U.S. House votes to protect 2.5 million undocumented immigrants from deportation
WASHINGTON, D.C. – The U.S. House of Representatives, by a vote of 237 – 187, approved legislation today to provide permanent legal protection and a path to U.S. citizenship to up to 2.5 million undocumented immigrants who have spent much of their lives in the U.S., including 9,600 in Colorado’s First Congressional District.
The move comes in the wake of repeated attempts by the Trump administration to end the nation’s Deferred Action for Childhood Arrivals program, known as DACA, which shields young undocumented immigrants, known as Dreamers, from deportation; as well as the administration’s decision to end temporary protected status given to hundreds of thousands of immigrants whose home countries were devastated by a disaster.
“These are immigrants who have been living here in the U.S. for much of their lives,” said U.S. Rep. Diana DeGette (D-CO), who cosponsored the legislation. “They are our friends and neighbors. And they are valuable members of our communities. No one should have to spend every day worried that they could suddenly be kicked out of the only home they’ve ever know. This bill will provide our Dreamers and TPS recipients the protections they deserve, and it will finally provide them a pathway to becoming full U.S. citizens.”
The legislation – known as the American Dream and Promise Act – would protect DACA recipients and DACA-eligible immigrants, as well as those with temporary protection status who are currently living in the U.S., from the threat of deportation.
Under the terms of the bill, any DACA recipient or DACA-eligible immigrant who entered the U.S. before they reached the age of 18, has been living in the U.S. for at least the last four continuous years before the bill is signed into law, graduates high school and has no serious criminal convictions on their record, would be eligible to apply for conditional resident status.

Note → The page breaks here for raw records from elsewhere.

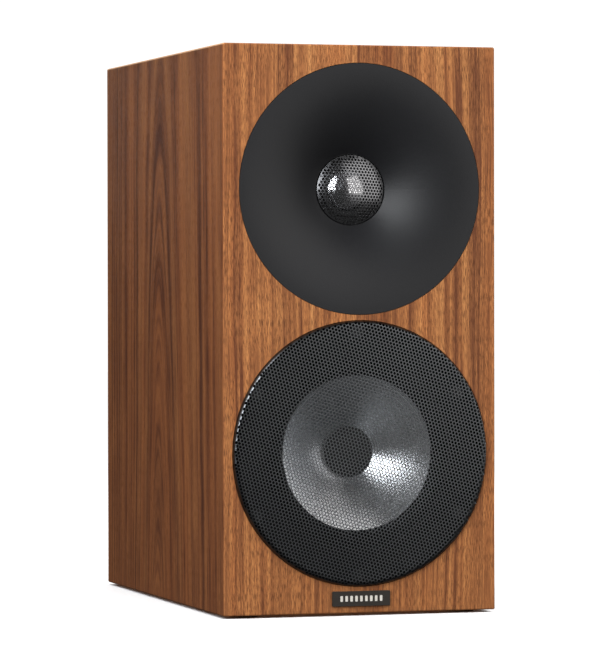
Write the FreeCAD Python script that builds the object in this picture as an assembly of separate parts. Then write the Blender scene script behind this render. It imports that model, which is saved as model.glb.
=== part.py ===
"""Two-way bookshelf loudspeaker with a shallow waveguide, built as the real one comes apart.

X runs to the right as seen from the front, Y runs to the back and Z up.  The origin is under the
middle of the whole loudspeaker, on the surface that it stands on.  A "depth" is a distance behind
the front face of the veneered baffle, and an "out" is a distance behind the floor of the terminal
recess, towards the room.  All sizes are in millimetres.
"""
import FreeCAD, Part
import math
import os

V = FreeCAD.Vector

# ---- cabinet -----------------------------------------------------------------------------------
CAB_W = 160.0
CAB_H = 318.5
CAB_D = 265.0
EDGE_R = 1.0            # sanded edge of the veneer
VENEER_T = 0.6
WALL_T = 15.4           # side, top and bottom boards
BAFFLE_T = 22.0         # baffle board, behind its veneer
REAR_T = 18.0           # rear board, in front of its veneer
PAD_T = 1.5             # self-adhesive foot
PAD_R = 8.0
PAD_INSET = 16.0        # centre of a foot from the cabinet's side
BRACE_T = 12.0
BRACE_FRAME = 18.0      # width left round the brace's windows
BRACE_CORNER = 12.0
FRONT_PROUD = 2.2       # how far the bass grille stands in front of the veneer
REAR_PROUD = 1.0        # how far the rear flanges stand behind the veneer
BADGE_W = 34.0
BADGE_H = 8.4
BADGE_T = 1.2
BADGE_R = 0.6
BADGE_RISE = 8.3        # cabinet's bottom to the middle of the badge

# ---- clearances --------------------------------------------------------------------------------
TRIM_GAP = 0.3          # visible line round a part let into the baffle
GLUE = 0.1              # glue line between a suspension's edge and what it carries
SEAT_GAP = 0.05         # air left at each face of the clamp washer
RUN = 0.07              # running fit of a nut or washer on its thread
HOLE_GAP = 0.1          # clearance of a screw in its hole

# ---- tweeter and waveguide ---------------------------------------------------------------------
TWEETER_DROP = 80.6     # cabinet's top to the middle of the waveguide
HORN_R = 70.4           # rim of the waveguide
HORN_DEPTH = 18.4       # rim to throat
THROAT_R = 20.4
HORN_WALL = 4.5
HORN_RIM_T = 7.0
HORN_RIM_W = 13.4       # width of the thick rim
BOSS_R = 39.0
BOSS_DEPTH = 22.0       # back face of the boss that carries the tweeter
GUARD_T = 0.4           # perforated guard
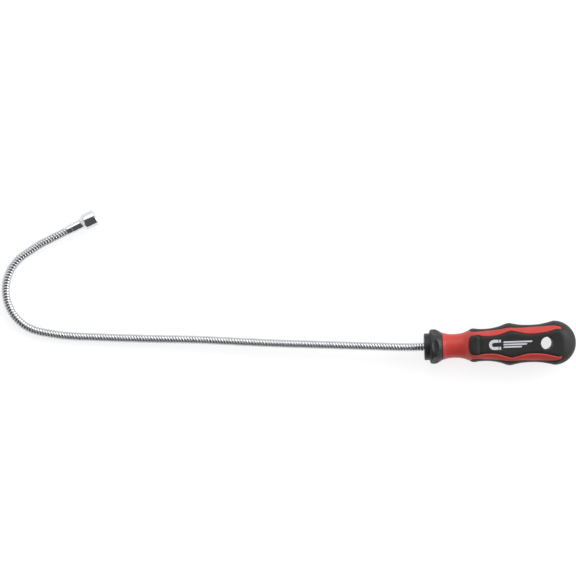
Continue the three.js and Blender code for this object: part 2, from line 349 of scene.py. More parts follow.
def makePlastic(name):
    spec, finish = plastics[name], plasticFinish
    material, tree, shader, vector = newMaterial(name, Coat_Weight=spec["coat"],
                                                  Coat_Roughness=finish["coatRough"],
                                                  Specular_IOR_Level=spec["gloss"])
    grain = addGroup(tree, "grain", vector, Scale=float(spec["grainScale"]))
    clouds = addGroup(tree, "clouds", vector, Scale=finish["cloudScale"])
    wear = addGroup(tree, "wear", vector, Edge=readEdge(tree, "edge"), Scale=finish["wearScale"])
    scratch = addGroup(tree, "scratches", vector, Scale=finish["scratchScale"])
    color = addMix(tree, grain["Tone"], spec["color"], spec["light"])
    mask = addMath(tree, "MULTIPLY", clouds["Mask"], finish["cloudShare"])
    color = addMix(tree, mask, color, spec["light"])
    mask = addMath(tree, "MULTIPLY", wear["Mask"], finish["wearShare"])
    color = addMix(tree, mask, color, spec["worn"])
    low, high = spec["rough"]
    rough = addRange(tree, clouds["Mask"], low, high)
    rough = addMath(tree, "ADD", rough, addMath(tree, "MULTIPLY", scratch["Mask"], finish["scratchRough"]))
    tree.links.new(color, shader.inputs["Base Color"])
    tree.links.new(rough, shader.inputs["Roughness"])
    normal = addBump(tree, grain["Height"], spec["grainDepth"])
    normal = addBump(tree, scratch["Height"], finish["scratchDepth"], normal)
    tree.links.new(normal, shader.inputs["Normal"])
    return material


# Metals: colour, darker tone for dirt and painted groove shade, roughness range and how deep the scratches
# are
metals = {
    "coilChrome": {"color": (0.62, 0.63, 0.65), "dirtAndShade": (0.10, 0.10, 0.10), "rough": (0.12, 0.24),
                   "scratch": 0.004},
    "springSteel": {"color": (0.42, 0.43, 0.45), "dirtAndShade": (0.06, 0.06, 0.06), "rough": (0.25, 0.40),
                    "scratch": 0.006},
    "headChrome": {"color": (0.76, 0.77, 0.79), "dirtAndShade": (0.30, 0.30, 0.31), "rough": (0.05, 0.13),
                   "scratch": 0.003},
    "magnetNickel": {"color": (0.52, 0.52, 0.53), "dirtAndShade": (0.22, 0.21, 0.20), "rough": (0.22, 0.38),
                     "scratch": 0.010},
    "spacerBrass": {"color": (0.68, 0.48, 0.20), "dirtAndShade": (0.28, 0.19, 0.09), "rough": (0.22, 0.36),
                    "scratch": 0.008},
    "sleeveSteel": {"color": (0.46, 0.46, 0.47), "dirtAndShade": (0.16, 0.15, 0.14), "rough": (0.30, 0.48),
                    "scratch": 0.012},
    "plateSteel": {"color": (0.38, 0.38, 0.39), "dirtAndShade": (0.14, 0.13, 0.12), "rough": (0.32, 0.50),
                   "scratch": 0.012},
}
# What all metals share: pattern scales, how much dirt shows, and what scratches and grooves add to roughness
metalFinish = {"cloudScale": 160.0, "scratchScale": 1600.0, "grooveScale": 900.0, "dirtShare": 0.12,
               "scratchRough": 0.05, "grooveRough": 0.25}


def makeMetal(name):
    spec, finish = metals[name], metalFinish
    material, tree, shader, vector = newMaterial(name, Metallic=1.0)
    clouds = addGroup(tree, "clouds", vector, Scale=finish["cloudScale"])
    scratch = addGroup(tree, "scratches", vector, Scale=finish["scratchScale"])
    grooveShade = addGroup(tree, "wear", vector, Edge=readEdge(tree, "grooveShade"), Scale=finish["grooveScale"])
    dirty = addMath(tree, "MULTIPLY", clouds["Mask"], finish["dirtShare"])
    worn = addMix(tree, dirty, spec["color"], spec["dirtAndShade"])
    # Painted shade and grime: deep in the coil's grooves the colour turns to the darker tone
    color = addMix(tree, grooveShade["Mask"], worn, spec["dirtAndShade"])
    low, high = spec["rough"]
    rough = addRange(tree, clouds["Mask"], low, high)
    rough = addMath(tree, "ADD", rough, addMath(tree, "MULTIPLY", scratch["Mask"], finish["scratchRough"]))
    grooved = addMath(tree, "MULTIPLY", grooveShade["Mask"], finish["grooveRough"])
    rough = addMath(tree, "ADD", rough, grooved, clamp=True)
    tree.links.new(color, shader.inputs["Base Color"])
    tree.links.new(rough, shader.inputs["Roughness"])
    tree.links.new(addBump(tree, scratch["Height"], spec["scratch"]), shader.inputs["Normal"])
    return material


materials = {name: makePlastic(name) for name in plastics}
materials.update({name: makeMetal(name) for name in metals})
print("materials made:", len(materials))


# Mesh helpers: points closer than the weld distance, in metres, become one
weld = 1e-7


def makeObject(name, points, faces, material, attributes=None, sharpAngle=38):
    mesh = bpy.data.meshes.new(name)
    mesh.from_pydata([tuple(p) for p in points], [], [tuple(int(i) for i in f) for f in faces])
    for label, values in (attributes or {}).items():
        layer = mesh.attributes.new(label, "FLOAT", "POINT")
        layer.data.foreach_set("value", np.asarray(values, np.float32).ravel())
    obj = bpy.data.objects.new(name, mesh)
    bpy.context.scene.collection.objects.link(obj)
    mesh.materials.append(materials[material])
    tidyMesh(obj, sharpAngle)
    return obj


def tidyMesh(obj, sharpAngle=38):
    work = bmesh.new()
    work.from_mesh(obj.data)
    bmesh.ops.remove_doubles(work, verts=work.verts, dist=weld)
    bmesh.ops.dissolve_degenerate(work, edges=work.edges, dist=weld)
    bmesh.ops.recalc_face_normals(work, faces=work.faces)
    work.to_mesh(obj.data)
    work.free()
    obj.data.polygons.foreach_set("use_smooth", [True] * len(obj.data.polygons))
    obj.data.set_sharp_from_angle(angle=math.radians(sharpAngle))
    obj.data.update()


def cutOrJoin(obj, other, operation):
    modifier = obj.modifiers.new("cut", "BOOLEAN")
    modifier.operation, modifier.object, modifier.solver = operation, other, "EXACT"
    bpy.context.view_layer.update()
    made = bpy.data.meshes.new_from_object(obj.evaluated_get(bpy.context.evaluated_depsgraph_get()))
    obj.modifiers.remove(modifier)
    obj.data = made
    bpy.data.objects.remove(other)
    tidyMesh(obj)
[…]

Any Dreamer who obtains such status and then goes on to attend college, serve in the military, or hold down a job would be eligible to apply for permanent resident status and eventually U.S. citizenship.
There are currently 39,700 undocumented immigrants living in Colorado who would be eligible for protection under the bill.
According to one recent survey, Dreamers living in Colorado first arrived in the U.S., on average, when they were just eight-years-old; while the average TPS recipient living in the state has been in the U.S. for nearly 20 years.
If approved by the Senate, the American Dream and Promise Act (H.R. 6), would make Dreamers eligible for “conditional lawful permanent resident” status for up to 10 years if they:
- Have been continuously physically present in the U.S. for four years preceding the date of the enactment of the bill;
- Were under 18 years old on the initial date of entry into the U.S.;
- Graduate from high school, obtain a GED or industry-recognized credential; or are in a program assisting students to obtain a high school diploma, GED or equivalent exam, or are in an apprenticeship program;
- Pass security and law enforcement background checks and pay a reasonable application fee;
- Are not inadmissible on national security or criminal grounds (see section on national security and criminal bars below).
After obtaining “conditional lawful permanent resident” status, a Dreamer could then apply for “full lawful permanent resident” status if they:
- Acquire a degree from a U.S. institution of higher education; or complete at least two years in good standing in a bachelor’s or higher degree program or in an area career and technical education program at a post-secondary level in the U.S.; or
- Complete at least two years of military service, and if discharged, received an honorable discharge; or
- Be employed for periods of time totaling at least three years and at least 75 percent of the time the person having had employment authorization.
A Dreamer who has obtained “full lawful permanent resident” status will be required to wait an additional five years before applying for citizenship.
A Dreamer would be ineligible for protection under the bill if any one of the following apply:
- The applicant presents a risk to national security;
- The applicant has a felony conviction of any kind (excluding state immigration-related offenses);
- The applicant has any of the following misdemeanor convictions:
- 1 misdemeanor involving moral turpitude, with a sentence of more than 6 months;
- 2 misdemeanors involving moral turpitude, regardless of the sentence;
- 1 misdemeanor conviction for domestic violence, unless the applicant can demonstrate that he or she was actually a victim; or
- More than 2 misdemeanors of any kind, excluding offenses that should not prevent eligibility (i.e. minor traffic offenses; offenses related to immigration status, certain offenses involving cannabis and non-violent civil disobedience).
Immigrants who are currently in the country with Temporary Protected Status, would be eligible for “lawful permanent resident” status if they:
- Have been in the United States for a period of three years before the bill’s enactment;
- Had, or were eligible for, Temporary Protected Status (TPS) or Deferred Enforced Departure (DED) on January 1, 2017; and
- Have not committed any acts that would disqualify them for relief under these longstanding programs. Among other things, applicants cannot have any felony convictions or more than one misdemeanor conviction.
A TPS recipient who has obtained “lawful permanent resident” status will be required to wait an additional five years before applying for citizenship.